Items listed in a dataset
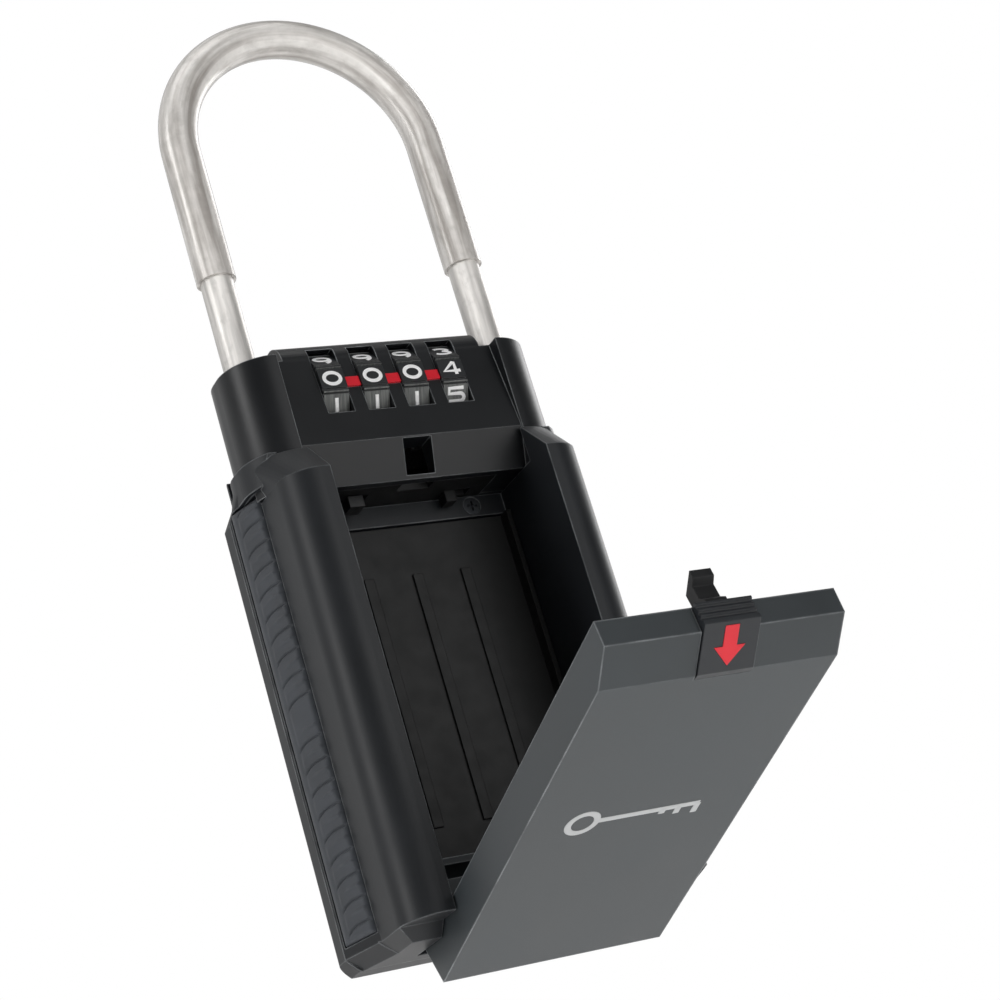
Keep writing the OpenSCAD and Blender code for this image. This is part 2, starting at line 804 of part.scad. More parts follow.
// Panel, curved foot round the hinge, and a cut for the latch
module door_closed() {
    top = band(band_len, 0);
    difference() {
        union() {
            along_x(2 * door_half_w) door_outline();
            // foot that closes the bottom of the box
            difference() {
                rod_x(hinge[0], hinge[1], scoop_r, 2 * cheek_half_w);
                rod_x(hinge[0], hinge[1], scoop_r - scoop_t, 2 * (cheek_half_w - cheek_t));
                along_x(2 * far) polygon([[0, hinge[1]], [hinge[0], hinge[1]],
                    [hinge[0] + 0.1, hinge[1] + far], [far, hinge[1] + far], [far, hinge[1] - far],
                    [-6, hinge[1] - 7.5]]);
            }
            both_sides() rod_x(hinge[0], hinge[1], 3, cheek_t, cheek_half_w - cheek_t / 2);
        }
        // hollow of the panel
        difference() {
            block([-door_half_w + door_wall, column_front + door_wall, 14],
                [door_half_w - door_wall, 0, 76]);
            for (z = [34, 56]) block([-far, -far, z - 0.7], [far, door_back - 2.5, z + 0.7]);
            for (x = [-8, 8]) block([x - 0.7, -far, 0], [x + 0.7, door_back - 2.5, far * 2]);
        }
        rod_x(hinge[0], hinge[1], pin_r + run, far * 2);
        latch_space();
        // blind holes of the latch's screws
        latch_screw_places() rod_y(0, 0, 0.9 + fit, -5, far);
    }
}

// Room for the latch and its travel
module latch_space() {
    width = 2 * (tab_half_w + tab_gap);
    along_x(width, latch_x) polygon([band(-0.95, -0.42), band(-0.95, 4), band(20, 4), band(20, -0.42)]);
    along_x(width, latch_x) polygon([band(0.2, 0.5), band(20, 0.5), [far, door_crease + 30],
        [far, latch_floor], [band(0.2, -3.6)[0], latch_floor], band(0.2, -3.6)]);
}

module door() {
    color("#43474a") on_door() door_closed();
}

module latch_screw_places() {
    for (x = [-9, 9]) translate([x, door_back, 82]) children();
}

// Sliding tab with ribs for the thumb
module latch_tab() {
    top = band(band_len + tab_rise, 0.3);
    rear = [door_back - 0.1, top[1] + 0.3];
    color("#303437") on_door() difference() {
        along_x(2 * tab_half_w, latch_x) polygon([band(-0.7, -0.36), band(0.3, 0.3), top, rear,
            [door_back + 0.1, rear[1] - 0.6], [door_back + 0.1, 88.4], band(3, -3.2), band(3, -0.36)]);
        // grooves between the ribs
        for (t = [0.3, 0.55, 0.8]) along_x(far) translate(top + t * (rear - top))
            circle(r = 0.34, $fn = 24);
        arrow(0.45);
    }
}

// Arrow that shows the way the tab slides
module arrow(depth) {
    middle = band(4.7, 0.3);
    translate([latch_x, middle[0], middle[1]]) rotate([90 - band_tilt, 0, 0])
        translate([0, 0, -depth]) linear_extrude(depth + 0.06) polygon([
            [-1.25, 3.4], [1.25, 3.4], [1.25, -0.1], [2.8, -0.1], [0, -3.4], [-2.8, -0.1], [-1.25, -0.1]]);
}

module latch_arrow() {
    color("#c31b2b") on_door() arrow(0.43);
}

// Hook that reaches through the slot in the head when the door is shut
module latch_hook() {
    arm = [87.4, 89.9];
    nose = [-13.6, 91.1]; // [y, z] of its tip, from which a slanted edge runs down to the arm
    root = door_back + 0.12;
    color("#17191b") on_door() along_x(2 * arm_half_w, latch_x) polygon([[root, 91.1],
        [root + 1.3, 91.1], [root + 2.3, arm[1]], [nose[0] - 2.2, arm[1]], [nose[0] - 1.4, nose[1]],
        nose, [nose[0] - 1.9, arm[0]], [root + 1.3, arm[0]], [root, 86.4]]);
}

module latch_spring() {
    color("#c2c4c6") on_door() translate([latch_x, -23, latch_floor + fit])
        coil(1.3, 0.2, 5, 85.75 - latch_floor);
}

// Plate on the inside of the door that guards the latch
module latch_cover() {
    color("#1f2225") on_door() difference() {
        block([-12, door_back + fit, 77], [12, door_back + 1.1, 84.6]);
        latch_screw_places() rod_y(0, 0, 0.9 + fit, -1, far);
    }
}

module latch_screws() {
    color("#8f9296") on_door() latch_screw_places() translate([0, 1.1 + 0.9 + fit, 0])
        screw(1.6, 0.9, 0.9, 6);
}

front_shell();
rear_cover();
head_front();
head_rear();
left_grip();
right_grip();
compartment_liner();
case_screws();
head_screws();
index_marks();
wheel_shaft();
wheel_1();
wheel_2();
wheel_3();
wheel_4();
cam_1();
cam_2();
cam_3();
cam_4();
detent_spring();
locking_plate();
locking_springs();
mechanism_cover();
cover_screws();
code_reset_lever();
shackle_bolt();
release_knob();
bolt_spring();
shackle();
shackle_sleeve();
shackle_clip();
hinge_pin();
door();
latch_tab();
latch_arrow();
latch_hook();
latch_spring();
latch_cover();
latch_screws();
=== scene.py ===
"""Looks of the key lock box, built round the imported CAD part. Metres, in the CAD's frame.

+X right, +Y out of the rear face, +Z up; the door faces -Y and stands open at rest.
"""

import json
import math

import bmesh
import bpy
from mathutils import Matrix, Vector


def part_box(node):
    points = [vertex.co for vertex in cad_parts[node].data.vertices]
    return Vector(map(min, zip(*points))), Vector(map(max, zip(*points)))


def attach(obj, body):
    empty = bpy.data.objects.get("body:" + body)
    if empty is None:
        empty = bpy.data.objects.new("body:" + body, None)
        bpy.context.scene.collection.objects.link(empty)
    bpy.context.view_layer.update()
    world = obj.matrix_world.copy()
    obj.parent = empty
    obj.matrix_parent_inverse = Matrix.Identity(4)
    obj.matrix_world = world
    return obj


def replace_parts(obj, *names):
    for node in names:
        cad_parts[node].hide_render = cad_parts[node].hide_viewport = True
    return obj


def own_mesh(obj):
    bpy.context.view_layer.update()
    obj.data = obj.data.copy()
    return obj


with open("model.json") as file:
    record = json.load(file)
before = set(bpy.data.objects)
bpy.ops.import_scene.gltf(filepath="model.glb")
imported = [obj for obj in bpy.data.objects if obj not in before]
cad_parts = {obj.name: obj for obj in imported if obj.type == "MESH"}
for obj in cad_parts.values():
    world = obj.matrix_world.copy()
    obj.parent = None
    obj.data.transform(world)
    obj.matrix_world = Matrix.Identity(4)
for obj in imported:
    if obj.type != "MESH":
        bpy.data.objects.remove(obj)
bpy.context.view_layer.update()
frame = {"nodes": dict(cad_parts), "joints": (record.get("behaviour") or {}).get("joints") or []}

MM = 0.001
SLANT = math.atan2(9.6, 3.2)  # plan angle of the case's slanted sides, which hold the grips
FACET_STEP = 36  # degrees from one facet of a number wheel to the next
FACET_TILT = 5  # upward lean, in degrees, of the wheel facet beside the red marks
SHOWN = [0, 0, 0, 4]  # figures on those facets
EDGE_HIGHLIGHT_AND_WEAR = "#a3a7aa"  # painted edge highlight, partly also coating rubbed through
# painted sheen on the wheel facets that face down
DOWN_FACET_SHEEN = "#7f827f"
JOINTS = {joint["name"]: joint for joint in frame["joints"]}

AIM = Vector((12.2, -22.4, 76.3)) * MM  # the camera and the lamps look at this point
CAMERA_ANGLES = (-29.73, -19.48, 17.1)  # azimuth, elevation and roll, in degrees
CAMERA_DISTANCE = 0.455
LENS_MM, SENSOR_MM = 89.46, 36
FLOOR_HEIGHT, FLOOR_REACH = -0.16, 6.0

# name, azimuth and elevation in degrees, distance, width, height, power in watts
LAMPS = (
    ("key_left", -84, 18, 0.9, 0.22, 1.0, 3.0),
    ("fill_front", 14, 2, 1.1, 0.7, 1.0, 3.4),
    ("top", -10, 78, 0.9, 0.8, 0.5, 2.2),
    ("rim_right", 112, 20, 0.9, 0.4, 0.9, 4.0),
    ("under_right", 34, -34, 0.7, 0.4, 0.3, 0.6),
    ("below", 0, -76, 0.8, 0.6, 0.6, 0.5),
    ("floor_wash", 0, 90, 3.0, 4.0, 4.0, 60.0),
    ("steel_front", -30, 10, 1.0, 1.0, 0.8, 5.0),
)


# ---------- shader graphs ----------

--

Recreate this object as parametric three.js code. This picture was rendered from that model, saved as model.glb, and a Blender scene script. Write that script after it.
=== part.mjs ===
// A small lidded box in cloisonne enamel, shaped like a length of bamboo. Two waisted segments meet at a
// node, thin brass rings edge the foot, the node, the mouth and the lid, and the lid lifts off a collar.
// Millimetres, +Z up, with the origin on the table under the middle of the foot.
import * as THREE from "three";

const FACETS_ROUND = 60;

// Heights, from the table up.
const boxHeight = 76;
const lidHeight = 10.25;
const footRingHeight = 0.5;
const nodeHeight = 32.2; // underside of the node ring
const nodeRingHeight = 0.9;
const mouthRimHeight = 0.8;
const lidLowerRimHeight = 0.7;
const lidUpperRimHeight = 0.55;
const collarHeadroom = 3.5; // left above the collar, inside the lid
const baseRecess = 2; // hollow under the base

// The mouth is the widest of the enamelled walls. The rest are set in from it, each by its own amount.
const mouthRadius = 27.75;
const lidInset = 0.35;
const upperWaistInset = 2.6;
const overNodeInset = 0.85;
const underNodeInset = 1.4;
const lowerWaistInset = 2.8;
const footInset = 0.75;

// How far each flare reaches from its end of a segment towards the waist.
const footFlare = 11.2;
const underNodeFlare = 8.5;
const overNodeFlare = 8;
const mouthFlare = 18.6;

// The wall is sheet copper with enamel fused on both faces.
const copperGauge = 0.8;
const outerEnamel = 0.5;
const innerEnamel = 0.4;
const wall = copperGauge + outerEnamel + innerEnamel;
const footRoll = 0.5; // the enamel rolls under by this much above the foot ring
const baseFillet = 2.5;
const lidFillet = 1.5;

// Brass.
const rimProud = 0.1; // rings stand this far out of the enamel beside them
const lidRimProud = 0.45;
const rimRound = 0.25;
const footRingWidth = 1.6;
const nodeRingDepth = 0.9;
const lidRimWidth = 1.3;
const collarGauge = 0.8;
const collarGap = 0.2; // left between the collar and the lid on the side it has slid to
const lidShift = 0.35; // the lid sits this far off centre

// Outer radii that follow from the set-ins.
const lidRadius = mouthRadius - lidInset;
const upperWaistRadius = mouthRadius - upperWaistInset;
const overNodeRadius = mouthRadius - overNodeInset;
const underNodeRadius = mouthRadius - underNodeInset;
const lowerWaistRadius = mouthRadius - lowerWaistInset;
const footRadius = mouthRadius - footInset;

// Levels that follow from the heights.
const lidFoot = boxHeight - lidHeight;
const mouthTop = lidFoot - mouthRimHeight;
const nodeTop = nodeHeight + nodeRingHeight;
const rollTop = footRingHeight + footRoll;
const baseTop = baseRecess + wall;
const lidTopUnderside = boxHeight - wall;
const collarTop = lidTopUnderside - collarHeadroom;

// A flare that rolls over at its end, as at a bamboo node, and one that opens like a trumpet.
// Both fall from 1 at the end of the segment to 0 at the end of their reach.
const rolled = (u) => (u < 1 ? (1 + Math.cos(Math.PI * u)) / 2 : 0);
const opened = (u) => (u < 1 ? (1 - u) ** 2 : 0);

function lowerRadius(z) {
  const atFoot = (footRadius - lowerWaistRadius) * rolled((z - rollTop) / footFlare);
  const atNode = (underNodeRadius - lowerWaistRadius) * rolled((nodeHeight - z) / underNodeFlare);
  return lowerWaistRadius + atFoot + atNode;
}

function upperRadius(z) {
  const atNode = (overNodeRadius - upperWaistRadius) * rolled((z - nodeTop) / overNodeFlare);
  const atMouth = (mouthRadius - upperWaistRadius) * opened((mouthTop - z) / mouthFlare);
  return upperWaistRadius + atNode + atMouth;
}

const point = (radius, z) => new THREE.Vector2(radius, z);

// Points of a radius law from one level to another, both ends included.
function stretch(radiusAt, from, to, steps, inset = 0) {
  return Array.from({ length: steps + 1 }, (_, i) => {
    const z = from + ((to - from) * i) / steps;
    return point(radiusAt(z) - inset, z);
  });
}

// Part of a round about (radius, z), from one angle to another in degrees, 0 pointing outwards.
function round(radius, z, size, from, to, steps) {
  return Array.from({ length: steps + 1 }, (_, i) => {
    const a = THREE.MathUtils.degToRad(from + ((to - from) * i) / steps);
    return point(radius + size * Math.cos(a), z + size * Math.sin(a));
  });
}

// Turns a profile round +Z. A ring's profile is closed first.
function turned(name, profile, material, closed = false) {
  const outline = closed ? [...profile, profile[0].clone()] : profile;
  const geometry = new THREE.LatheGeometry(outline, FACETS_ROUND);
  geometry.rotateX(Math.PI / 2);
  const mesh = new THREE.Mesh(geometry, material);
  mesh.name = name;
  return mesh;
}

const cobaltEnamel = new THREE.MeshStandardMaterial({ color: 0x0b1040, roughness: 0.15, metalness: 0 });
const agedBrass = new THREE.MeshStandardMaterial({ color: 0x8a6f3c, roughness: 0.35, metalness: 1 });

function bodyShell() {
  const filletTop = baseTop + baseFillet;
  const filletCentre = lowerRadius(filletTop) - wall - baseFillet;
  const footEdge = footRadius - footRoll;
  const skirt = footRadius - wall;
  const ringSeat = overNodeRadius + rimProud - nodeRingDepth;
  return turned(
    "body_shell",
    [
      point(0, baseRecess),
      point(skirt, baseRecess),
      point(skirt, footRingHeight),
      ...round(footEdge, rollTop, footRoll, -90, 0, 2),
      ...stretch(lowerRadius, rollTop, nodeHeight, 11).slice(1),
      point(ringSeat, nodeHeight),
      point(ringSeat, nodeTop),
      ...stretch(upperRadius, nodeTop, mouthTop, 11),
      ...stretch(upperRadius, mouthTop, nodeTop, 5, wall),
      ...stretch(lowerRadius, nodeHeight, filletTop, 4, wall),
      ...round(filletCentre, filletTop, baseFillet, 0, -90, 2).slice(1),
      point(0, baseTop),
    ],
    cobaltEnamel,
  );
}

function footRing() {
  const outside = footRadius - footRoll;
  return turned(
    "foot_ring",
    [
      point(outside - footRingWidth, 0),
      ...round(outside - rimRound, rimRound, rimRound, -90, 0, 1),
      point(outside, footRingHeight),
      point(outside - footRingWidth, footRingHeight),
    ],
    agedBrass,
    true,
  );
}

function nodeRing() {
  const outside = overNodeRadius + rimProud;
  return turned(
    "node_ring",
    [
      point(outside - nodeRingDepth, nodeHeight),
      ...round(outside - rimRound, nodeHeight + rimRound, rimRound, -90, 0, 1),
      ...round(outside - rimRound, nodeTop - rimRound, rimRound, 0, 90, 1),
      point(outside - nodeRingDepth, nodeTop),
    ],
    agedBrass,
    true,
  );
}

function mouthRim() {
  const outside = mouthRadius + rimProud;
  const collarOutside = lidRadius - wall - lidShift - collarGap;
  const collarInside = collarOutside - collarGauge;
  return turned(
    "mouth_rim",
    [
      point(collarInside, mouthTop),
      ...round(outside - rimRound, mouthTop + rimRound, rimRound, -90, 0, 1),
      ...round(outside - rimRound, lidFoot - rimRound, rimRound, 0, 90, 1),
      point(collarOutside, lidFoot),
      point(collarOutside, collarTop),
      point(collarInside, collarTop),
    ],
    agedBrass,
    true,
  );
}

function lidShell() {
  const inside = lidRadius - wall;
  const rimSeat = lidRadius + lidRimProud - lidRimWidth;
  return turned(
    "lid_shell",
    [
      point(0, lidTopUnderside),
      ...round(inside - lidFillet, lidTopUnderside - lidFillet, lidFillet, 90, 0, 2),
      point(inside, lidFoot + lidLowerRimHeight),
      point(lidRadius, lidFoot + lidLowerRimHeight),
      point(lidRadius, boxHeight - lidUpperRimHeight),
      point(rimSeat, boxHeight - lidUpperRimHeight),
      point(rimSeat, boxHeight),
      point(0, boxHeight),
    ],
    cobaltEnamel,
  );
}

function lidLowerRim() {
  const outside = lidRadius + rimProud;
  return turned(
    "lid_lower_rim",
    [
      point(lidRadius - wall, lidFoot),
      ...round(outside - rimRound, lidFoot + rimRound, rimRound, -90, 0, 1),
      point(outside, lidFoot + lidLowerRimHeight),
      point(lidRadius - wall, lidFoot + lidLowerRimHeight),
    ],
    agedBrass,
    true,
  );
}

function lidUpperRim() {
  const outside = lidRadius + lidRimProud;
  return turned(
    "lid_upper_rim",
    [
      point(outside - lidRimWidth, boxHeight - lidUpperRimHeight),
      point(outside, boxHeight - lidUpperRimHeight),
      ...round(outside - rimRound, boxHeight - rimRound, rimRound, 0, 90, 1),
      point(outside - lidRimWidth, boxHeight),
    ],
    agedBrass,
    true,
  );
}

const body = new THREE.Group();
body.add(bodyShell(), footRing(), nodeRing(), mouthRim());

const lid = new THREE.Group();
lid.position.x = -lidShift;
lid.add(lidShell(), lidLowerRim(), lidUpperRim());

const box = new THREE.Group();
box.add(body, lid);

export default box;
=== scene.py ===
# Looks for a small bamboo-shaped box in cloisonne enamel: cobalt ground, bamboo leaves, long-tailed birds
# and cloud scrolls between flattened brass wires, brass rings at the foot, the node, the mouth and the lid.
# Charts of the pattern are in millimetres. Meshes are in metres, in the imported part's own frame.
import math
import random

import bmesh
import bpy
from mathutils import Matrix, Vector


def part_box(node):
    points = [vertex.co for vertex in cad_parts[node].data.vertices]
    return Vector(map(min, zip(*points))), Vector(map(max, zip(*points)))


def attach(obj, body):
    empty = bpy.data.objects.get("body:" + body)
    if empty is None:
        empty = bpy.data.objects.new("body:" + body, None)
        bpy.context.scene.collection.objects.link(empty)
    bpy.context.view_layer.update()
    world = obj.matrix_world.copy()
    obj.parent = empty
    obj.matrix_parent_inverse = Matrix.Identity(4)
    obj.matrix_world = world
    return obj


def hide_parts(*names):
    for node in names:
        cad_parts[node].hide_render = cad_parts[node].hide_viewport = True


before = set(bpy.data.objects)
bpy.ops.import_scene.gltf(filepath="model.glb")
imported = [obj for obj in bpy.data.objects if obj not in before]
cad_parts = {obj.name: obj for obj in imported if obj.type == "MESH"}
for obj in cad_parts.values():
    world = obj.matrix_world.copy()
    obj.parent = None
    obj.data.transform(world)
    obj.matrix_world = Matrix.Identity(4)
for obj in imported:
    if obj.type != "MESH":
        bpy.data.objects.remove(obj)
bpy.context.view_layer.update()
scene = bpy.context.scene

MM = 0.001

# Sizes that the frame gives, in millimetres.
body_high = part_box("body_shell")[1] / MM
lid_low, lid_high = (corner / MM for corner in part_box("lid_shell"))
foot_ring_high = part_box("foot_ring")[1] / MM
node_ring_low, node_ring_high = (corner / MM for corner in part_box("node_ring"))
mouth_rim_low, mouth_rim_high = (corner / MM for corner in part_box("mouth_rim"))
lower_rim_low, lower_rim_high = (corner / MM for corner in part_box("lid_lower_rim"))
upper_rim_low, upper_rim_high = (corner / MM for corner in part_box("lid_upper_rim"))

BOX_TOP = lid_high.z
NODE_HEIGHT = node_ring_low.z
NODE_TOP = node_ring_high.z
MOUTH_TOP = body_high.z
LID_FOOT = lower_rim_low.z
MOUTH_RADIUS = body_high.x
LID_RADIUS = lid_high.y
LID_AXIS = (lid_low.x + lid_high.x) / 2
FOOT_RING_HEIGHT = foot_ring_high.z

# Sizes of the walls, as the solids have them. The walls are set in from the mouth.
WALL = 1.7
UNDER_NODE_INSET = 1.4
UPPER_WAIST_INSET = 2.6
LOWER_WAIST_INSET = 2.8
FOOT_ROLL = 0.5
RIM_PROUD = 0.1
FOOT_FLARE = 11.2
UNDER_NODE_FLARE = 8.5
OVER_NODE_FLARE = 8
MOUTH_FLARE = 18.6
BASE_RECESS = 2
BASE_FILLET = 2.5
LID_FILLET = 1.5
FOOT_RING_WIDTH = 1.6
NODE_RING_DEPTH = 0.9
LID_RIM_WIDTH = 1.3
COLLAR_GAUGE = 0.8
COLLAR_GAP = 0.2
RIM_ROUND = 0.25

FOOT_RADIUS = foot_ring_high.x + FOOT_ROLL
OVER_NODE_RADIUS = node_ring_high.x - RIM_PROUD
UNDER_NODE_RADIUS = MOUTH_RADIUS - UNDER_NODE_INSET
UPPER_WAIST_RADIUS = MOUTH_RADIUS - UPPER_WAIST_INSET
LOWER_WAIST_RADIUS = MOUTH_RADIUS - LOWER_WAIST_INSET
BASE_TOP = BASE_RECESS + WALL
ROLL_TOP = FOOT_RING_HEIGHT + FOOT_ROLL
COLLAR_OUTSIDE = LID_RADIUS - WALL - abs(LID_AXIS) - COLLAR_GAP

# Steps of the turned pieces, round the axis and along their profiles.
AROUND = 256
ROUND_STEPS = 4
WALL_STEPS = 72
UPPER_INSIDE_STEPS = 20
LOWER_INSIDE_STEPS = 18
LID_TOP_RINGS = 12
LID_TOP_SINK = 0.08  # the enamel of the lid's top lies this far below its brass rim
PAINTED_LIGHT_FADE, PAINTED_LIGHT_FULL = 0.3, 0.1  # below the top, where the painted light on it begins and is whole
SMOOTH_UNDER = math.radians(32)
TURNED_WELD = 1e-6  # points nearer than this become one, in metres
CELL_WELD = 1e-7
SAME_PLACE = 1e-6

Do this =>
Exactly those lines that run from the line with "lid.position.x = -lidShift;" through the line with "scene = bpy.context.scene" are to be reproduced; both end lines belong to the range.

Task answer =>
lid.position.x = -lidShift;
lid.add(lidShell(), lidLowerRim(), lidUpperRim());

const box = new THREE.Group();
box.add(body, lid);

export default box;
=== scene.py ===
# Looks for a small bamboo-shaped box in cloisonne enamel: cobalt ground, bamboo leaves, long-tailed birds
# and cloud scrolls between flattened brass wires, brass rings at the foot, the node, the mouth and the lid.
# Charts of the pattern are in millimetres. Meshes are in metres, in the imported part's own frame.
import math
import random

import bmesh
import bpy
from mathutils import Matrix, Vector


def part_box(node):
    points = [vertex.co for vertex in cad_parts[node].data.vertices]
    return Vector(map(min, zip(*points))), Vector(map(max, zip(*points)))


def attach(obj, body):
    empty = bpy.data.objects.get("body:" + body)
    if empty is None:
        empty = bpy.data.objects.new("body:" + body, None)
        bpy.context.scene.collection.objects.link(empty)
    bpy.context.view_layer.update()
    world = obj.matrix_world.copy()
    obj.parent = empty
    obj.matrix_parent_inverse = Matrix.Identity(4)
    obj.matrix_world = world
    return obj


def hide_parts(*names):
    for node in names:
        cad_parts[node].hide_render = cad_parts[node].hide_viewport = True


before = set(bpy.data.objects)
bpy.ops.import_scene.gltf(filepath="model.glb")
imported = [obj for obj in bpy.data.objects if obj not in before]
cad_parts = {obj.name: obj for obj in imported if obj.type == "MESH"}
for obj in cad_parts.values():
    world = obj.matrix_world.copy()
    obj.parent = None
    obj.data.transform(world)
    obj.matrix_world = Matrix.Identity(4)
for obj in imported:
    if obj.type != "MESH":
        bpy.data.objects.remove(obj)
bpy.context.view_layer.update()
scene = bpy.context.scene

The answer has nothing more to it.